Both Anthony and I were puzzled at the actions of "Mr. Adams" as the burliest male passengers and surviving flight attendants make their move: The actor leaps up from his seat yelling "No!" before being shushed and restrained by other passengers. Neither one of us could figure out if "Adams" was attempting to warn the hijackers (and if so, why) or if he was merely freaking out from the stress of the hijacking. A little late, if he was. Greengrass's movie--following the 9/11 report and other news sources--shows that by then, the other passengers were well past panic, so clear were they in their their thoughts and action. They seemed to be in a frame of mind that almost beyond death.
Did you ever hear, in any of the reports of what happened on that flight, of a passenger who protested so emphatically?
As we all know (or should know, unless we want to subscribe to ridiculous conspiracy theories), the passengers on UA93, the flight from Newark-San Francisco-having witnessed or been informed of mayhem in the first-class cabin and the attack on the World Trade Center--had about 30 minutes to realize they were riding on a suicide mission. Not every passenger stood up to retake the plane, according to the last phone calls made to their families) but surely they all knew, and understood, that as a group, they were going to die. Yet they selflessly chose to attempt to divert the plane's path. Whether they were seated, running forward, or breaking down the door (and even if they didn't, as the film shows it, get inside the cockpit), their resistance is inspiring.

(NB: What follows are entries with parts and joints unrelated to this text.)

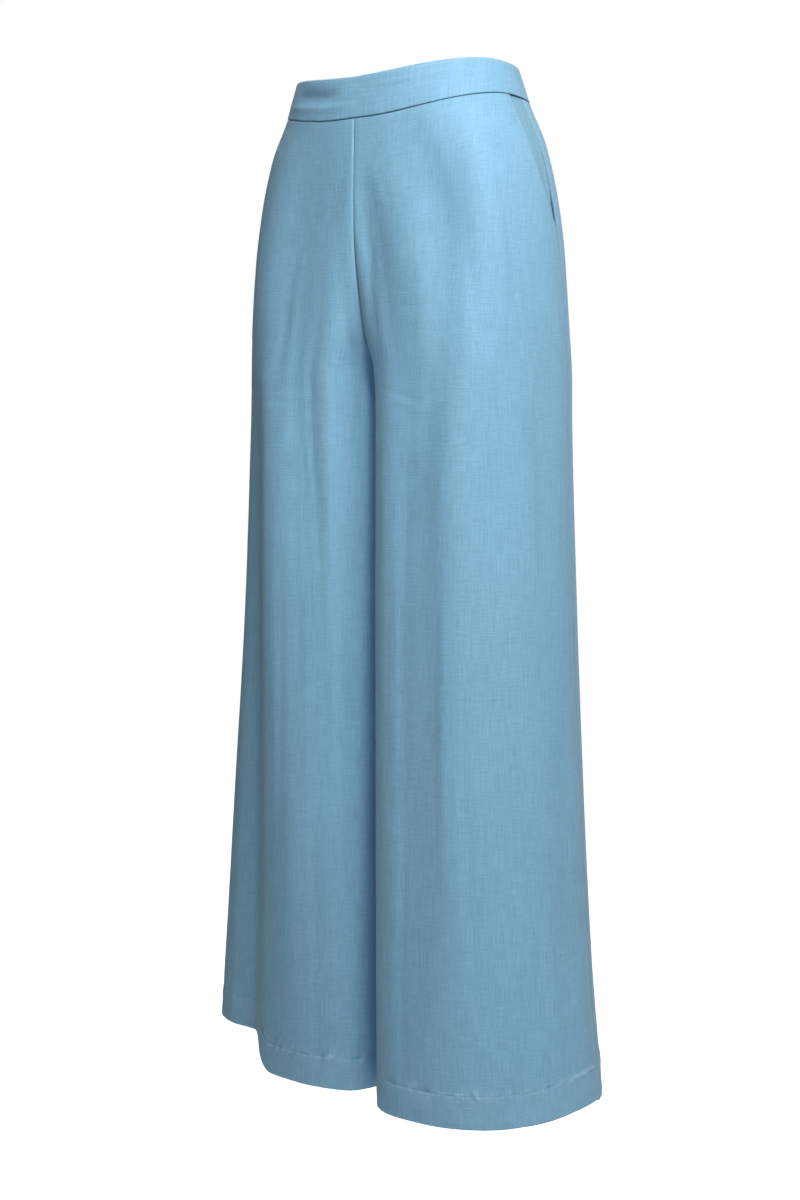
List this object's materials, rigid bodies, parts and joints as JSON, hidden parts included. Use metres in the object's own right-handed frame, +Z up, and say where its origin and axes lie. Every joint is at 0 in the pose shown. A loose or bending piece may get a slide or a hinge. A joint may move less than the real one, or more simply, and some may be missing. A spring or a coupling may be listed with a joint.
{
  "type": "palazzo trousers",
  "caption": "Wide-leg palazzo trousers holding their worn shape, hollow and empty, with a shaped waistband, slant side pockets, deep stitched hems and a concealed zip at the back.",
  "frame": {"origin": "middle of the waist, level with the top of the waistband at the side seams", "axes": "+Z up to the waist, +X to the wearer's left, the front faces -Y"},
  "size_m": [0.4828, 0.2293, 1.063],
  "materials": {
    "trouser_cloth": "light blue linen-look plain weave with a soft satin sheen",
    "waistband_cloth": "the same light blue cloth, interfaced and pressed",
    "facing_cloth": "the same cloth in the shade of the pocket opening",
    "pocket_lining": "thin matte lining",
    "zip_metal": "light blue enamel on die-cast metal"
  },
  "bodies": {
    "trousers": {"front_left": "trouser_cloth", "front_right": "trouser_cloth", "back_left": "trouser_cloth", "back_right": "trouser_cloth", "waistband_front": "waistband_cloth", "waistband_back_left": "waistband_cloth", "waistband_back_right": "waistband_cloth", "pocket_facing_left": "facing_cloth", "pocket_facing_right": "facing_cloth", "pocket_bag_left": "pocket_lining", "pocket_bag_right": "pocket_lining", "zip_slider": "zip_metal"},
    "pull": {"zip_pull": "zip_metal"}
  },
  "joints": [
    {"name": "zip_pull_hinge", "type": "hinge", "parent": "trousers", "child": "pull", "pos_m": [0, 0.09499, -0.00123], "axis": [1, 0, 0], "range_deg": [0, 150]}
  ]
}
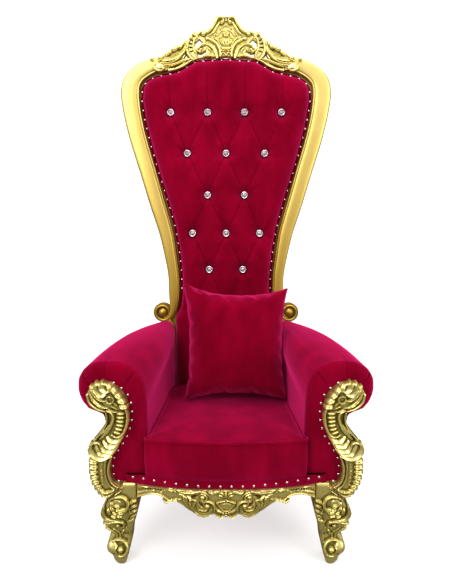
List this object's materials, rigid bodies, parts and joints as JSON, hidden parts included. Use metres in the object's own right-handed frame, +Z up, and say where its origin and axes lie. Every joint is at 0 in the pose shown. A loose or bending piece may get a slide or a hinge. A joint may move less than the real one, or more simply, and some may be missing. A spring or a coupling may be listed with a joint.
{
  "type": "throne",
  "caption": "Tall button-tufted velvet throne with a gilded carved frame, scrolled arms, pierced crest, seat cushion and a loose square pillow.",
  "frame": {"origin": "centre of the box round the whole throne, on the floor", "axes": "+Z up, the front of the seat faces -Y, +X to the right as seen from the front"},
  "size_m": [0.9106, 0.8114, 1.836],
  "materials": {
    "carved_gilding": "carved wood under polished gold leaf paint, darker in the recesses",
    "smooth_gilding": "smooth moulded wood under satin gold leaf paint",
    "crimson_velvet": "crimson velvet with a pink sheen on the nap",
    "button_crystal": "faceted clear crystal",
    "nail_silver": "domed upholstery nails, bright silver"
  },
  "bodies": {
    "root": {"apron": "carved_gilding", "arm_carving_left": "carved_gilding", "arm_carving_right": "carved_gilding", "arm_pad_left": "crimson_velvet", "arm_pad_right": "crimson_velvet", "back_button_01": "button_crystal", "back_button_02": "button_crystal", "back_button_03": "button_crystal", "back_button_04": "button_crystal", "back_button_05": "button_crystal", "back_button_06": "button_crystal", "back_button_07": "button_crystal", "back_button_08": "button_crystal", "back_button_09": "button_crystal", "back_button_10": "button_crystal", "back_button_11": "button_crystal", "back_button_12": "button_crystal", "back_button_13": "button_crystal", "back_button_14": "button_crystal", "back_button_15": "button_crystal", "back_button_16": "button_crystal", "back_button_17": "button_crystal", "back_frame": "smooth_gilding", "back_pad": "crimson_velvet", "back_panel": "crimson_velvet", "crest": "carved_gilding", "front_leg_left": "carved_gilding", "front_leg_right": "carved_gilding", "pillow": "crimson_velvet", "rear_leg_left": "smooth_gilding", "rear_leg_right": "smooth_gilding", "rear_rail": "smooth_gilding", "seat_base": "crimson_velvet", "seat_cushion": "crimson_velvet", "side_rail_left": "smooth_gilding", "side_rail_right": "smooth_gilding"}
  },
  "joints": []
}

What remains haunting about that day, and about Greengrass' film, is how swiftly these ordinary people moved from their ordinary lives into an understanding of that their lives were ending--and an understanding that in their last minutes, they would do something brave and terrible. How uncomfortable UNITED 93 becomes as the passengers, who were strangers only an hour before, turn out to be as bloody minded as those who would kill them all.
To set up the non-American passenger as a phony obstacle to their heroism-is insulting. Even the four hijackers got a more humane portrayal.